Ultimately, the New DS approach risks sending a mixed and potentially dispiriting message to consumers. Early adopters are told that their machine is soon to be obsolete; prospective owners may wonder just what Nintendo is trying to do. The lack of a clear vision may also serve as a deterrent to developers, who now have to decide if they want to make games for a new 3DS model with different specs (which early adopters can’t play) or games that play on the original 3DS (which later adopters do not benefit from over the original model). The last thing anyone wants is poor third-party support.

The Industry’s Convergence

3DS is the undisputed kingpin of handhelds. Sony has Vita, but 3DS has outsold it by more than a 4:1 margin. As we all know, Sony is not the real competitor for Nintendo in this day and age. The real competitor for Nintendo is smartphones.

This is not a news flash for most people, but considering the why helps to illuminate Nintendo’s current and future challenges. In the last console generation we witnessed a trend toward convergence among hardware developers. Specifically, Microsoft and Sony sought to make their systems not just gaming rigs, but one-stop media centers– Swiss Army knives of technology, if you will. Xbox 360 and PlayStation 3 could not only play games, but play movies (including Blu-ray on PS3) and stream seemingly every online streaming service out there, among other bells and whistles. Wii, to its credit, was also able to stream some of those services, too, and was at one point one of the most used devices for Netflix.

Smartphones have essentially taken that mantle of convergence— of being Swiss Army knives of technology— in the portable space. A top-shelf Android or iOS smartphone can talk, text, surf, stream, and play a litany of games that compete pretty favorably with dedicated handhelds. We’re not talking about Nokia N-Gages here; we’re talking about full-functioning systems with a burgeoning library of games, some of which are free, most of which are at least cheap, and more than a few that actually have some depth.

At this point I still think 3DS still offers deeper gaming experiences and a superior interface, but the gap is narrowing. And with smartphones costing a fair sum of money, either on the phone or the service (or sometimes both) fewer people may be unable or unwilling to spend the additional cost on a specialized gaming handheld.

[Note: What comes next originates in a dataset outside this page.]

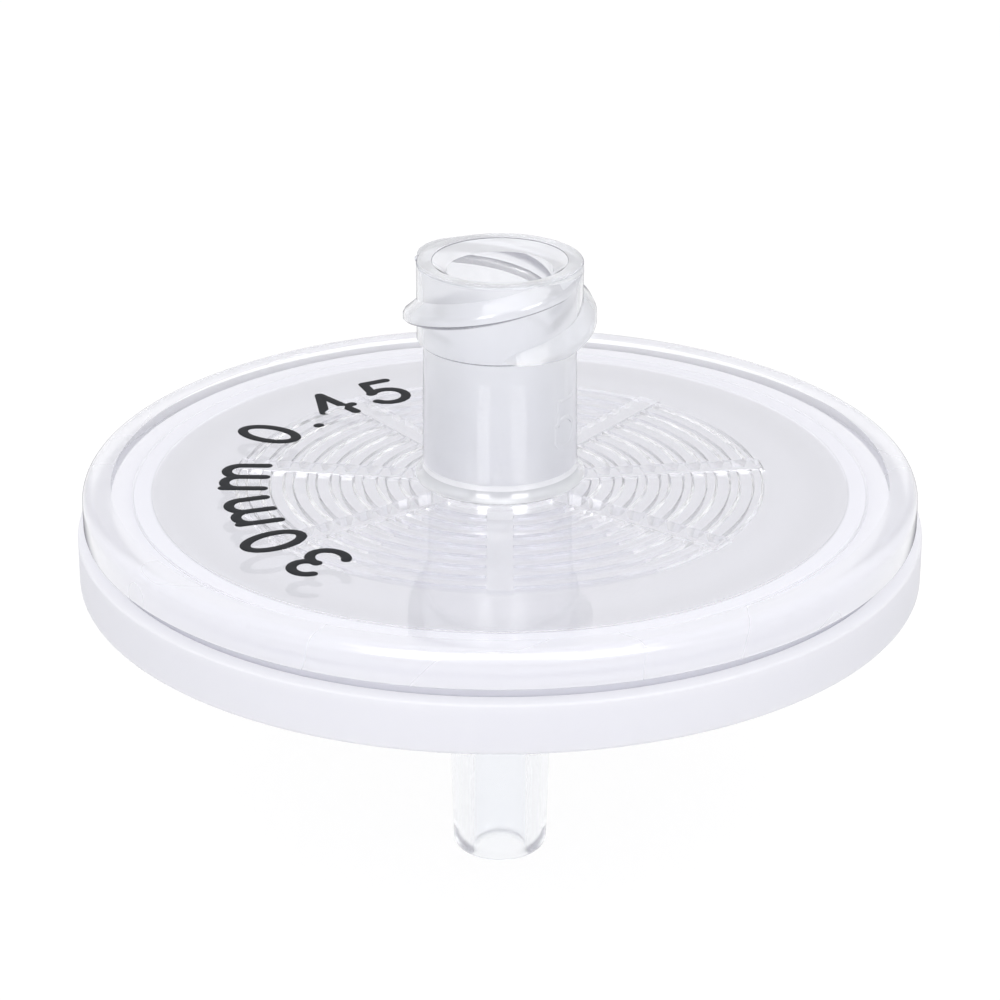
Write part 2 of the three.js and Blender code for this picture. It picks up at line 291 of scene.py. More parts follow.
def inlet_profile():
    socket_floor = HUB_TOP - SOCKET_DEPTH
    socket_length = SOCKET_DEPTH - LEAD_IN_DEPTH
    edge = FLANGE_RADIUS - FLANGE_ROUNDING
    lower_edge = FLANGE_RADIUS - FLANGE_LOWER_ROUNDING
    flare = STEM_BASE_RADIUS + STEM_FLARE_WIDTH
    return [
        (INLET_HOLE_RADIUS, PLATE_BOTTOM),
        (CHAMBER_RADIUS, PLATE_BOTTOM),
        (CHAMBER_RADIUS, MEMBRANE_TOP - CONTACT_PRESS),
        (POCKET_RADIUS, MEMBRANE_TOP - CONTACT_PRESS),
        (POCKET_RADIUS, MEMBRANE_BOTTOM - CONTACT_PRESS),
        (SKIRT_INNER_RADIUS, MEMBRANE_BOTTOM - CONTACT_PRESS),
        (SKIRT_INNER_RADIUS, SKIRT_BOTTOM),
        (SKIRT_OUTER_RADIUS, SKIRT_BOTTOM),
        (SKIRT_OUTER_RADIUS, FLANGE_BOTTOM),
        *arc(lower_edge, FLANGE_BOTTOM + FLANGE_LOWER_ROUNDING, FLANGE_LOWER_ROUNDING,
             FLANGE_LOWER_ROUNDING, -90, 0, steps=3),
        *arc(edge, DISC_TOP - FLANGE_ROUNDING, FLANGE_ROUNDING, FLANGE_ROUNDING, 0, 90, steps=12),
        (SKIRT_INNER_RADIUS, DISC_TOP),
        *arc(flare, DISC_TOP + STEM_FLARE_HEIGHT, STEM_FLARE_WIDTH, STEM_FLARE_HEIGHT, 270, 180, steps=12),
        (STEM_TOP_RADIUS, HEAD_BOTTOM),
        (HEAD_RADIUS - HEAD_CHAMFER, HEAD_BOTTOM),
        (HEAD_RADIUS, HEAD_BOTTOM + HEAD_CHAMFER),
        *arc(HEAD_RADIUS - HEAD_ROUNDING, HUB_TOP - HEAD_ROUNDING, HEAD_ROUNDING, HEAD_ROUNDING,
             0, 90, steps=4),
        *arc(MOUTH_RADIUS + MOUTH_ROUNDING, HUB_TOP - MOUTH_ROUNDING, MOUTH_ROUNDING, MOUTH_ROUNDING,
             90, 145, steps=3),
        (SOCKET_RADIUS, HUB_TOP - LEAD_IN_DEPTH),
        (SOCKET_RADIUS - LUER_TAPER * (HEAD_HEIGHT - LEAD_IN_DEPTH), HEAD_BOTTOM),
        (SOCKET_RADIUS - LUER_TAPER * socket_length, socket_floor),
        (INLET_HOLE_RADIUS, socket_floor),
    ]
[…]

So What Should Nintendo Do?

If I had an easy answer to that, I’d be rich. The die is already cast on the New 3DS, so Nintendo will simply have to wait and see how that pans out. Down the road, I don’t know. Ultimately, with any piece of technology Nintendo has to convince consumers that its offerings are must-have and deliver something compelling that cannot be found anywhere else.

My guess, and my hope, is that Nintendo’s salvation may yet come from the same innovation that has kept the company going in past generations. Nintendo has shown a talent for being disruptive in the gaming market, and it will have to find ways to do so again. If it can, it can turn loss into profit. Whether that will happen in the 3DS era remains to be seen.